The following English cases were cited by government counsel as holding that a blackout per se is not a war risk: Cameron v. Minister of Pensions, 1945 Session Cases 8, 1945 Scots Law Times 337 (Ct. of Session) ; Kemp v. Minister of Pensions (1945) 114 L.J.K.B. 309; 172 L.T. 292, 61 T.L.R. 341 (King’s Bench Division); Minister of Pensions v. Ffrench (1946) 1 K.B. 260 (King’s Bench Division). See Farrell v. United States, 336 U.S. 511, at page 514, 69 S.Ct. 707, 709, “It is true that the ship was engaged in warlike operations and was a legitimate target for enemy aircraft or naval vessels, which made her service a war risk, but at that time and place no enemy attack was in progress or imminent.”

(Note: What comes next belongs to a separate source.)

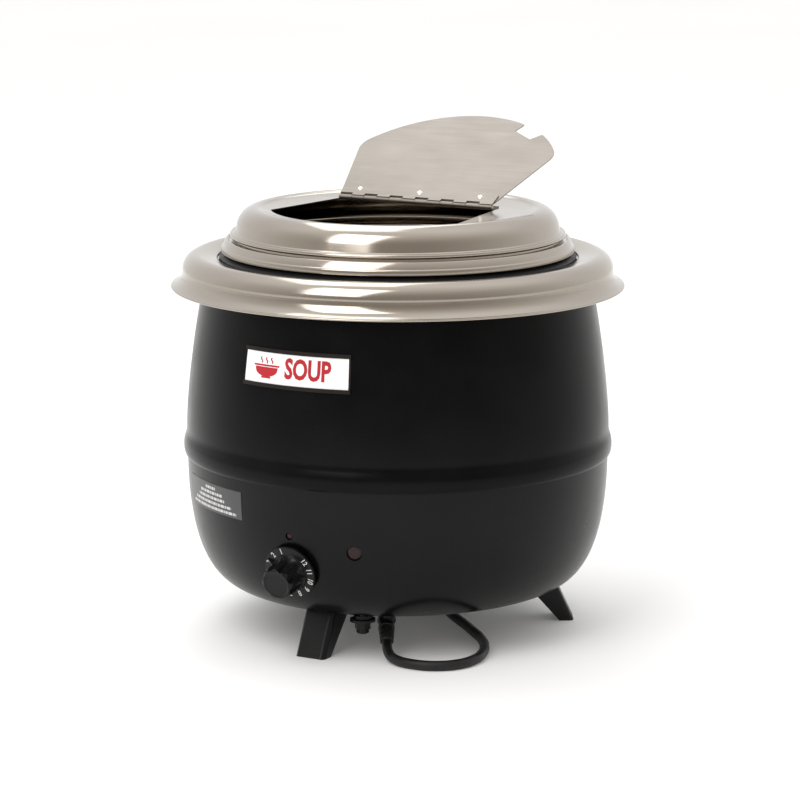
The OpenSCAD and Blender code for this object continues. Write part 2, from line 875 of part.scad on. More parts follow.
// --- soup pot ---
module soup_pot() {
    seat_in = pot_r + 5.8;
    round_r = 5.8;
    outline = concat(
        [[rim_r, seat_z - 8], [rim_r, seat_z - 5], [rim_r - 0.4, seat_z - 4.1],
         [rim_r - 1.2, seat_z - 3.6], [seat_r + 2.4, seat_z + 1.8],
         [seat_r + 1.2, seat_z + 2], [seat_r + 0.4, seat_z + 1.4], [seat_r, seat_z]],
        [[seat_in, seat_z]],
        arc([seat_in, seat_z - round_r], round_r, 90, 180, 5),
        arc([pot_r - pot_corner_r, pot_floor_z + pot_corner_r], pot_corner_r, 0, -90, 7),
        [[0, pot_floor_z]]);
    color("#c4c1bd")
        turned(sheet([for (i = [0:len(outline) - 1]) if (i != 8) outline[i]], -pot_t));
}

// --- lid and flap ---
crown_r = lid_r - 21.7;
crown_z = lid_top_z + 1.8;
dome_r = 16.5;
flat_r = crown_r - 8;
flap_r = flat_r - 1;
open_r = flap_r - 2;
flap_slope = 0.264;
open_slope = 0.13;
open_half = hinge_half + 2.5;
knuckle_r = 1.9;
leaf_w = 13.4;
leaf_t = 1;
rivet_r = 1.25;
rivet_head_r = 2.6;
rivet_x = [-55, 0, 55];
fixed_rivet_x = [-46.7, 0, 46.7];

// Middle of the corner circle that touches a side line and the front arc. The side starts at
// [half, y0] and widens by slope for each unit forwards; y is measured forwards.
function corner_mid(half, y0, slope, r, c) =
    let (d = unit([slope, 1]),
         n = [d[1], -d[0]],
         p = [half, y0] - c * n,
         b = p * d,
         s = -b + sqrt(b * b - p * p + (r - c) * (r - c)))
    p + s * d;

// Outline of a flap or opening: a straight back, slanting sides, round corners, front arc.
function flap_outline(half, y0, slope, r, c) =
    let (m = corner_mid(half, y0, slope, r, c),
         a0 = -atan(slope),
         a1 = atan2(m[1], m[0]),
         right = concat([[half, y0]], arc(m, c, a0, a1, 10), arc([0, 0], r, a1, 90, 20)))
    concat(right, [for (i = [len(right) - 2:-1:0]) [-right[i][0], right[i][1]]]);

function forwards(p) = [for (v = p) [v[0], -v[1]]];

module lid_opening() {
    polygon(forwards(flap_outline(open_half, -hinge_y - 2.4, open_slope, open_r, 2)));
}

module lid() {
    edge_r = 2;
    edge_z = seat_z + 4.7;
    outline = concat(
        [[0, lid_top_z], [flat_r, lid_top_z], [flat_r + 2.5, lid_top_z + 0.4],
         [flat_r + 5, lid_top_z + 1.35]],
        arc([crown_r, crown_z - dome_r], dome_r, 90, 12, 10),
        [[lid_r - 2 * edge_r, edge_z + 3], [lid_r - edge_r, edge_z],
         [lid_r - edge_r, seat_z + gap]]);
    color("#cbc8c4")
        difference() {
            union() {
                turned(sheet(outline, lid_t));
                rotate_extrude()
                    translate([lid_r - edge_r, edge_z])
                        circle(r = edge_r, $fn = 32);
            }
            translate([0, 0, lid_top_z - 3])
                linear_extrude(6)
                    lid_opening();
            for (x = fixed_rivet_x)
                translate([x, hinge_y + 9, lid_top_z - 3])
                    cylinder(r = rivet_r + fit, h = 6);
        }
}

knuckle_pitch = 2 * hinge_half / knuckles;

// The knuckles of one leaf: those whose number leaves the given remainder by 2.
module knuckle_row(odd) {
    for (i = [0:knuckles - 1])
        if (i % 2 == odd)
            translate([-hinge_half + knuckle_pitch * i + gap / 2, 0, 0])
                rotate([0, 90, 0])
                    cylinder(r = knuckle_r, h = knuckle_pitch - gap, $fn = 32);
}

// Slots in a leaf where the other leaf's knuckles turn.
module knuckle_slots(odd, y0, y1) {
    for (i = [0:knuckles - 1])
        if (i % 2 == odd)
            translate([-hinge_half + knuckle_pitch * i - gap / 2, y0, -knuckle_r - 2])
                cube([knuckle_pitch + gap, y1 - y0, 2 * knuckle_r + 4]);
}

module pin_bore() {
    translate([-hinge_half - 1, 0, 0])
        rotate([0, 90, 0])
            cylinder(r = pin_r + fit, h = 2 * hinge_half + 2, $fn = 32);
}

module hinge_leaf_fixed() {
    slot = knuckle_r + 0.9;
    color("#b9b7b3")
        translate([0, hinge_y, pin_z])
            difference() {
                union() {
                    knuckle_row(0);
                    difference() {
                        translate([-hinge_half, 0, -knuckle_r])
                            cube([2 * hinge_half - 1, leaf_w, leaf_t]);
                        knuckle_slots(1, -slot, slot);
                    }
                }
                pin_bore();
                for (x = fixed_rivet_x)
                    translate([x, 9, -5])
                        cylinder(r = rivet_r + fit, h = 10);
            }
}

module hinge_pin() {
    color("#9d9b98")
        translate([-hinge_half, hinge_y, pin_z])
            rotate([0, 90, 0])
                cylinder(r = pin_r, h = 2 * hinge_half, $fn = 32);
}

// A rivet between two heights, with a low domed head at each end.
module rivet(z0, z1) {
    head = 0.8;
    cylinder_up(rivet_r, z0 - eps, z1 + eps);
    translate([0, 0, z1])
        cylinder(r1 = rivet_head_r, r2 = rivet_head_r * 0.6, h = head, $fn = 24);
    translate([0, 0, z0 - head])
        cylinder(r1 = rivet_head_r * 0.6, r2 = rivet_head_r, h = head, $fn = 24);
}

module lid_rivets() {
    color("#c9c7c3")
        for (x = fixed_rivet_x)
            translate([x, hinge_y + 9, pin_z])
                rivet(-knuckle_r - lid_t, -knuckle_r + leaf_t);
}

// Moves what is drawn closed, with the pin on the X axis, to the standing-open place.
module opened() {
    translate([0, hinge_y, pin_z])
        rotate([-flap_open, 0, 0])
            children();
}

flap_low = -knuckle_r + gap;              // underside of the closed flap, from the pin
module flap() {
    front = hinge_y + knuckle_r + 0.5;    // where the sheet starts, forwards of the hinge
    tip_r = 4;                            // rounding of the notch's two tips
    tip_x = notch_w / 2 + 1.5 + tip_r;
    tip_y = -flap_r + tip_r;
    mouth = concat(
        [[notch_w / 2, -flap_r + notch_depth]], arc([tip_x, tip_y], tip_r, 180, 262, 6),
        [[tip_x, -flap_r - 3]]);
    color("#c3bfb8")
        opened()
            translate([0, -hinge_y, flap_low])
                difference() {
                    linear_extrude(lid_t)
                        polygon(forwards(flap_outline(hinge_half, -front + 2 * (front - hinge_y),
                                                      flap_slope, flap_r, 20)));
                    at_az(notch_az)
                        translate([0, 0, -1])
                            linear_extrude(lid_t + 2)
                                polygon(concat(mouth, [for (i = [len(mouth) - 1:-1:0])
                                    [-mouth[i][0], mouth[i][1]]]));
                    for (x = rivet_x)
                        translate([x, hinge_y - 9.5, -1])
                            cylinder(r = rivet_r + fit, h = 4);
                }
}

module hinge_leaf_moving() {
    slot = knuckle_r + 0.9;
    color("#bdb9b2")
        opened()
            difference() {
                union() {
                    knuckle_row(1);
                    difference() {
                        translate([-hinge_half, -leaf_w, flap_low - leaf_t])
                            cube([2 * hinge_half, leaf_w, leaf_t]);
                        knuckle_slots(0, -slot, slot);
                    }
                }
                pin_bore();
                for (x = rivet_x)
                    translate([x, -9.5, -5])
                        cylinder(r = rivet_r + fit, h = 10);
            }
}

module flap_rivets() {
    color("#d0cdc8")
        opened()
            for (x = rivet_x)
                translate([x, -9.5, 0])
                    rivet(flap_low - leaf_t, flap_low + lid_t);
}

upper_casing();
lower_casing();
top_ring();
water_well();
well_gasket();
well_lugs();
tie_studs();
tie_nuts();
heat_spreader();
heating_element();
element_clamp();
clamp_nut();
thermal_cutout();
thermostat();
thermostat_bracket();
thermostat_screws();
dial_spindle();
dial();
pilot_lens();
pilot_body();
small_lens();
small_lamp_body();
foot_front();
foot_rear_right();
foot_rear_left();
foot_screws();
cord_gland();
gland_nut();
cord_boot();
cord_lead();
cord_coil();
cord_tail();
plug_body();
plug_pins();
terminal_block();
wiring();
card_holder();
name_card();
rating_label();
soup_pot();
lid();
hinge_leaf_fixed();
hinge_pin();
lid_rivets();
flap();
hinge_leaf_moving();
flap_rivets();
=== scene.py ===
"""Round electric soup kettle: the finishes, moulded details, cord and studio that go with the
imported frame. Lengths are in metres; the frame's origin is on the counter under the axis."""

import math

import bmesh
import bpy
from mathutils import Matrix, Vector, geometry


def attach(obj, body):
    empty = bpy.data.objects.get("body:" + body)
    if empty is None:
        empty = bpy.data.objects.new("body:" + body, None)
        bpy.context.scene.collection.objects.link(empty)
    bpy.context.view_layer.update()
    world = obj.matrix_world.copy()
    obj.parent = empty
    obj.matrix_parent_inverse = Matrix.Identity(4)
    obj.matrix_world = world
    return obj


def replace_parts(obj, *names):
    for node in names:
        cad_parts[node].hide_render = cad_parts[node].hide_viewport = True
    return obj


bl_info = {
    "name": "Soup kettle",
    "version": (1, 0, 0),
    "blender": (4, 5, 0),
    "location": "3D View > Sidebar > Kettle",
    "description": "Builds the pieces, finishes and studio of a countertop soup kettle",
    "category": "Object",
}

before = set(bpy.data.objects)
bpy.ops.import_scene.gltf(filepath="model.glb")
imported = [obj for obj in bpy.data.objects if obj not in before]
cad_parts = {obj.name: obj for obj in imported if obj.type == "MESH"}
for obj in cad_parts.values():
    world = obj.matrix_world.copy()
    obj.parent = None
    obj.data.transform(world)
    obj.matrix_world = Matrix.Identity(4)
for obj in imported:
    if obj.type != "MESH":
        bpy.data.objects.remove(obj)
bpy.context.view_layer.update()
MM = 0.001
VIEW_AZIMUTH = 28.98  # degrees from the front round to the camera
TOWARDS_BACK = (-0.4845, 0.8748, 0.0)  # level direction away from the camera
TOWARDS_RIGHT = (0.8748, 0.4845, 0.0)  # level direction to the camera's right


# ---------------------------------------------------------------- colours and materials
def linear(code, alpha=1.0):
    """An sRGB hex colour as linear RGBA."""
    values = [int(code[i : i + 2], 16) / 255 for i in (1, 3, 5)]
    return [v / 12.92 if v <= 0.04045 else ((v + 0.055) / 1.055) ** 2.4 for v in values] + [alpha]


def shaded(code, part):
    """A hex colour with each sRGB value taken down to part of itself."""
    return "#" + "".join(f"{round(int(code[i : i + 2], 16) * part):02x}" for i in (1, 3, 5))


def add(tree, kind, settings=None, links=None):
    """Adds a node, sets its properties and unlinked sockets, and links its inputs."""
    node = tree.nodes.new(kind)
    for name, value in (settings or {}).items():
        if isinstance(name, int) or name in node.inputs:
            node.inputs[name].default_value = value
        else:
            setattr(node, name, value)
    for name, source in (links or {}).items():
        tree.links.new(source, node.inputs[name])
    return node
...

We have considered the case of Murphy v. United States, D.C.E.D.Pa., 66 F.Supp. 260, decided prior to Crist v. United States War Shipping Administration, supra. In our judgment, the reasoning of Murphy v. United States, supra, is refuted by that of the Circuit Court in the Crist decision.1

In view of the foregoing, we merely note in passing that the two year Statute of Limitations, which may be raised on a motion to dismiss (Di Sabatino v. Mertz, D.C.1949, 82 F.Supp. 248, and see Murphy v. Gulf Oil Corp’n, supra) would bar any possible claim of Libelant.2 See 46 U.S.C.A. § 745; Crescitelli v. United States, D.C.E.D.Pa.1946, 66 F.Supp. 894, affirmed 3 Cir., 1947, 159 F.2d 377; Kakara v. United States, 9 Cir., 1946, 157 F.2d 578. The courts have no authority to permit suits against the United States except on the conditions therefor provided in the Act of Congress permitting the suit. Keil v. United States, D.C.1946, 65 F.Supp. 431. Suits against the United States can be maintained only by permission, in the manner prescribed and subject to the re*84strictions imposed. Munro v. United States, 1938, 303 U.S. 36, 41, 58 S.Ct. 421, 82 L.Ed. 633.

As to the company, the failure to plead that death was caused by a risk of war makes it unnecessary to consider the possibility of liability as a self-insurer. Notwithstanding the narrow ground upon which the company’s motion to dismiss is' based, we feel compelled in the light of the cases to sustain the motion to dismiss on behalf of each of the respective Respondents.

. Public Law 17, 78tb Congress, H. R. 133, 57 Stat. 45-51, 50 U.S.C.A.Appendix, § 1291 et seq., referred to by Libelant in her argument, did not become law until March 23, 1943, and did not and could not change the contract sued upon. See Nordling v. Gibbon, supra, 62 F.Supp. at page 934; Murphy v. Gulf Oil Corp’n, D.C.E.D.Pa.1944, 55 F.Supp. 962, at page 963, affirmed 3 Cir., 1945, 147 F.2d 548.

. Under the facts here present, the provisions of 46 U.S.C.A. § 1128e and 1128e—1 are not pertinent.